Budget setup ($50): nRF52840 Dongle ($10) for passive BLE sniffing, BLEShark Nano ($37) for active BLE testing and multi-protocol work, nRF Connect (free) on your phone for mobile recon. This covers 80% of common BLE research tasks.

Mid-range setup ($200): Add the Ubertooth One ($120) for classic Bluetooth research, plus three micro:bits ($45) for btlejack connection hijacking.
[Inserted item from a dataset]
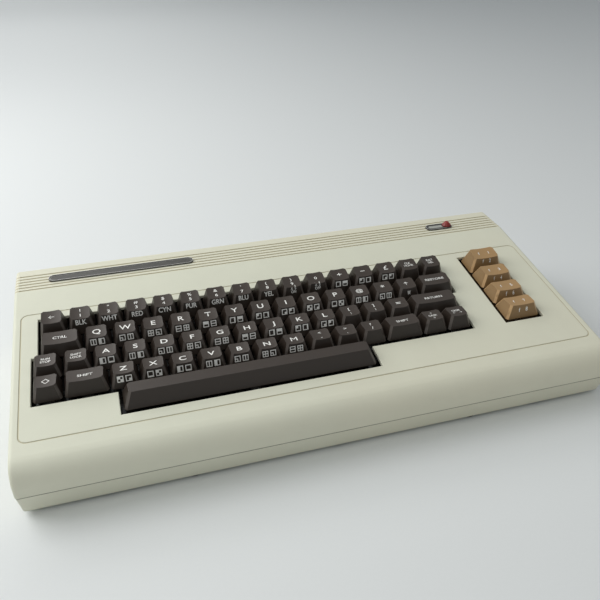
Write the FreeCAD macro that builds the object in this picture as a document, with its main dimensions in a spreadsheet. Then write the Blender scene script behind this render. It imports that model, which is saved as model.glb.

Now you cover both BLE and classic Bluetooth, with active attack capabilities.

Full lab ($500+): All of the above, plus a HackRF One ($340) for RF-layer analysis, dedicated Linux laptops with multiple BLE adapters for GATTacker MITM setups, and Bettercap for integrated multi-protocol assessments.

Comparison Table

Tool Type Price Protocol Key Capability Skill Level
Ubertooth One Hardware $120 Classic BT Baseband sniffing Advanced
nRF52840 Dongle Hardware $10 BLE Passive sniffing Beginner
BLEShark Nano Hardware $37 BLE + WiFi + IR Active scanning, BLESpam, Bad-BT Beginner
micro:bit + btlejack Hardware + Software $45 BLE Connection hijacking Intermediate
GATTacker Software Free BLE GATT MITM Intermediate
Bettercap Software Free BLE + Multi Recon and enumeration Intermediate
nRF Connect Mobile App Free BLE GATT browsing Beginner

The right tool depends on the job. For most BLE security work, start with the nRF52840 Dongle and nRF Connect. Add the BLEShark Nano when you need active testing capabilities and portability. Move up to the Ubertooth and btlejack when your research demands classic Bluetooth coverage or active connection attacks.